Fashion weeks are Darwinian affairs that require a slow, cautious crawl to get ahead. This is Romeril’s fourth fashion week (she’s done London and Paris), and she is versed in the unwritten rules.

Danielle Romeril
Danielle Romeril

“An important buyer does not want to be spoken with until they’re ready to speak to you,” she says. “They want to be left alone to have a look at your clothes. If they have looked at more than three pieces, then you can step in and say something about the brand. But up until then, they all hide their passes so you don’t know who they are.”


Self-assurance
Romeril seems quietly self-assured, with large, watchful brown eyes. She was born in south Dublin (her name is French), to a "family of legal people". She studied arts at UCD, but left after a year to go to the Limerick School of Art, and on to the Royal College of Art in London for her MA. She learned from UCD that she couldn't do something she wasn't completely interested in, and from London that she would never do anything other than design. She was head-hunted to work for Alberta Ferretti in Milan, which wasn't her thing, and she worked for Amanda Wakely and Tyrone-born, Paris-based Sharon Wauchob before starting her own luxury label in 2012. She is now selling in 10 countries.

She hates the "pretentious" side of fashion, in which certain designers call themselves "artists" and designers don't count until they are endorsed by celebrities. That desire for recognition doesn't come from the designers, she argues, when I suggest it was good that the Duchess of Cambridge wore Orla Kiely.

“Certain brands pack their front row with celebrities, who they pay to be there – that comes from PR.” She wants normal women to invest in her garments. “The Danielle Romeril woman is full in spirit, a relaxed person who doesn’t worry about her hair too much, or match her nails with her handbag.” She defends using size 8 models, because on a tall, slender shape you look at the clothes, not the body. She loves the relentless demand on creativity that goes into making two collections per year. “Some designers feel like it’s a treadmill. For me it’s really liberating.”

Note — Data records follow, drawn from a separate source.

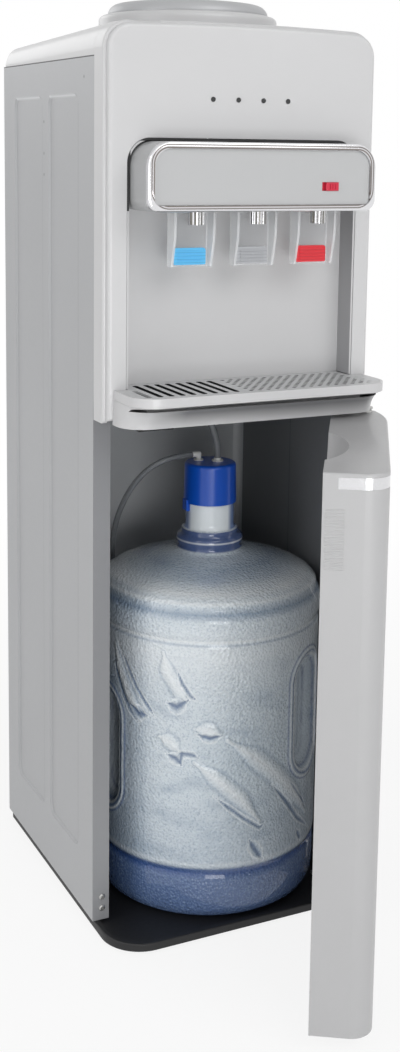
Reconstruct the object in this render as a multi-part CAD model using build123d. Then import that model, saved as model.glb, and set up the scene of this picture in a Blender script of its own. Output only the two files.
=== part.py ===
from build123d import *
import os
from math import atan2, copysign, cos, degrees, radians, sin, tan

os.makedirs("parts", exist_ok=True)

# Bottom load water cooler, free standing, hot, cold and room temperature taps.
# X runs to the right, Y to the back and Z up, in millimetres. The origin is on the floor,
# midway between the side panels and level with their front edges.

# ---- driving sizes -------------------------------------------------------------------
cabinet_w = 310.0  # over the side panels
cabinet_d = 290.0  # front edge to rear edge of a side panel
base_top = 11.0  # top of the base moulding
side_top = 932.0  # top edge of the side panels
cover_front_z = side_top + 36.0  # crest of the top cover at the front
cover_rear_z = side_top + 25.0  # crest of the top cover at the rear
sheet = 0.8  # side and back panel steel
wall = 2.5  # moulded plastic walls
gap = 0.2  # seat clearance between pieces of one body
half = cabinet_w / 2

# base moulding
foot_h = 2.5
base_inset = 2.0  # from the side panels' outer faces
base_front = -66.0
base_corner = 45.0
base_rim = 6.0
base_recess = 3.0

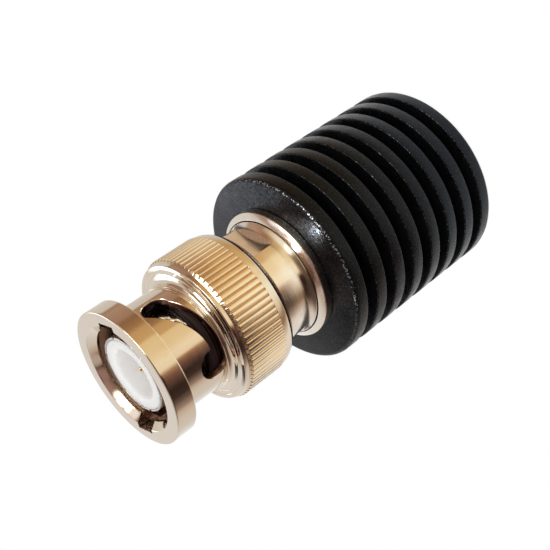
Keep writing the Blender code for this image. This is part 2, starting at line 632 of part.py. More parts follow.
def make_resistor():
    """Film rod with a cap on each end; the front one plugs into the pin, the rear one is earthed."""
    rod = ROD_DIAMETER / 2
    outline = [(0.0, ROD_TOP), (rod - ROD_EDGE_BREAK, ROD_TOP), (rod, ROD_TOP - ROD_EDGE_BREAK)]
    outline += [(rod, ROD_BOTTOM + ROD_EDGE_BREAK), (rod - ROD_EDGE_BREAK, ROD_BOTTOM), (0.0, ROD_BOTTOM)]
    part("resistor_rod", turned(outline, CORE_SIDES), RESISTOR_FILM)
    inner = CAP_BORE_RADIUS
    outer = CAP_RADIUS
    stub = STUB_DIAMETER / 2
    front = [(0.0, CAP_TOP + STUB_LENGTH), (stub, CAP_TOP + STUB_LENGTH), (stub, CAP_TOP), (outer, CAP_TOP)]
    front += [(outer, CAP_TOP - CAP_LENGTH), (inner, CAP_TOP - CAP_LENGTH)]
    front += [(inner, CAP_TOP - CAP_WALL), (0.0, CAP_TOP - CAP_WALL)]
    rear = [(radius, 2 * ROD_MIDDLE - height) for radius, height in front]
    part("resistor_front_cap", turned(front, CORE_SIDES), TINNED)
    part("resistor_rear_cap", turned(rear, CORE_SIDES), TINNED)


def make_ground_contact():
    """Split collet in the heat sink's floor that grips the rear cap's stub."""
    outline = ring(STUB_BORE_RADIUS, COLLET_RADIUS, COLLET_TOP - COLLET_LENGTH, COLLET_TOP)
    part("ground_contact", turned(outline, CORE_SIDES, FULL_TURN - COLLET_SLIT), GOLD)


def main():
    """Make every sub-part of the load."""
    clear_scene()
    make_heat_sink()
    make_flange_neck()
    make_plug_body()
    make_finger_sleeve()
    make_front_insulator()
    make_rear_insulator()
    make_centre_pin()
    make_face_gasket()
    make_coupling_nut()
    make_snap_ring()
    make_flat_washer()
    make_wave_washer("wave_washer_rear", REAR_WAVE_BOTTOM)
    make_wave_washer("wave_washer_front", FRONT_WAVE_BOTTOM)
    make_resistor()
    make_ground_contact()


main()
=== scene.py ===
"""Looks, light and camera for the coaxial dummy load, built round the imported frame.

Sizes are in millimetres until a mesh is made. The axis is +Z, and the mouth of the plug is on top.
"""

import math

import bmesh
import bpy
import numpy as np
from mathutils import Matrix, Vector


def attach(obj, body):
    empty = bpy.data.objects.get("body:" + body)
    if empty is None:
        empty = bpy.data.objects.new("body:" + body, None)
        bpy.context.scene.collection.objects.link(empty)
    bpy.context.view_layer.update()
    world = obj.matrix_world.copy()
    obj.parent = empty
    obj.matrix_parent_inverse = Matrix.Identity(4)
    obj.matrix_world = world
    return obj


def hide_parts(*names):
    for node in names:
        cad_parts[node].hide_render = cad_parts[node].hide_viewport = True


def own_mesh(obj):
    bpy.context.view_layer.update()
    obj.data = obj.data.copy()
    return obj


MM = 0.001
TURN = 2.0 * math.pi

# Camera, fitted to the turned edges in the picture
CAMERA_PLACE = (0.04813508, -0.07005732, 0.07190687)
CAMERA_TURN = (-44.07765154, 44.67246515, -109.5180644)
CAMERA_LENS = 66.16
CAMERA_SENSOR = 36.0

# Heat sink
FIN_RADIUS = 10.0
FIN_ROOT = 6.6
FIN_PITCH = 2.7
FIN_GAP = 1.35
FIN_GROOVES = 7
FIN_ROUND = 0.13
ROOT_ROUND = 0.12
SINK_TOP = 20.6
FRONT_DISC = 1.6
FRONT_ROUND = 0.42
REAR_ROUND = 0.3
# Bores from the back to the front, as (radius, foot)
SINK_BORES = ((1.05, 5.7), (3.2, 8.15), (4.55, 15.6))

# Neck and flange
NECK_RADIUS = 5.9
NECK_TOP = 26.8
NECK_ROUND = 0.10
NECK_EYE = 2.0
NECK_FLOOR = 21.7
NECK_BORE = 3.95
SPIGOT_RADIUS = 4.5
SPIGOT_FOOT = 15.65
SPIGOT_ROUND = 0.15
FLANGE_RADIUS = 6.9
FLANGE_FOOT = 20.65
FLANGE_ROUND = 0.08
# From the flange's edge over the seam to the neck's shoulder, as (radius, height, round)
FLANGE_FACE = (
    (FLANGE_RADIUS, 21.50, 0.14), (6.27, 21.93, 0.04), (6.24, 21.80, 0), (6.17, 21.80, 0),
    (6.15, 21.99, 0.03),
)
SEAM_RADII = (6.14, 6.265)
SEAM_HEIGHTS = (21.6, 21.88)
COVE_FOOT = 22.03
COVE_HEIGHT = 0.95
COVE_REACH = 0.235
FLAT_DISTANCE = 5.35
FLAT_FOOT = 22.9
FLAT_TURN = math.radians(-5.5)

# Plug body, contacts and insulator
PLUG_EYE = 2.2
PLUG_FOOT = 21.75
PLUG_SHANK = 3.9
PLUG_STEM = 4.55
STEM_FOOT = 26.85
SHOULDER_FOOT = 30.75
SHOULDER_TOP = 31.65
SHOULDER_RADIUS = 5.9
PLUG_BORE = 3.95
PLUG_FLOOR = 30.6
SEAT_RADIUS = 4.78
SEAT_TOP = 33.1
SLEEVE_INSIDE = 3.67
SLEEVE_RADIUS = 3.9
SLEEVE_FOOT = 30.65
CONTACT_TOP = 39.4
SLIT_FOOT = 34.9
SLIT_HALF = 0.13
SLIT_COUNT = 6
SLIT_TURN = math.radians(15.1)
CUP_RADIUS = 3.65
CUP_BORE = 2.45
CUP_FLOOR = 34.1
PIN_HOLE = 0.725
GASKET_FOOT = 33.15
GASKET_TOP = 33.95
GASKET_ROUND = 0.22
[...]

London Fashion Week will be a trial, but just as hard as the panel-grilling and the showcasing is defining an aesthetic and providing buyers with a niche for their store they can rely on.

Danielle Romeril
Danielle Romeril

Downtown, urban appeal

Her label changes dramatically with each season, though running through it you find a downtown, urban appeal, with loose silhouettes and unusually crafted pieces. In the autumn-winter collection there are luxurious silk pleats, trapped lace, plastic, lots of white with pops of pink, apple, peppermint.

She is having a fling with a lenticular print made of small, layered dots or “lenses” that plays with the eye in a 3D effect. She came across it at a market in Dublin 8, in a 1960s picture of a moon landing, and she immediately sourced fabric from Italy.

“Because of the different layers of images on the fabric, the images are distorted as they’re moved. You eyes go fuzzy from looking at them.”

Her work will be noticed among the 150 other edgy exhibitors at Somerset House. The lenticular print reminded her of school pencil cases, and Romeril is creating a nostalgic art installation to display it in. “It will be like stepping back into a teenage girl’s bedroom. There’ll be a lot of patterns and vinyl on the walls.”

To win NewGen, Romeril had to be based in the UK. While she says it’s really great being Irish there “at the moment”, with sensations like Rocha and Anderson coming up alongside her, she didn’t have much choice.

“Most of my graduate class in Limerick moved there straight away because there aren’t that many opportunities for people who do fashion in Ireland.”

However, in fashion, being Irish isn’t enough to make you interesting. “I don’t think anybody stands out in London. You feel like a newbie for a very, very long time. It’s never more apparent than when you arrive at fashion week, and go – oh right, yes, I’m no one.”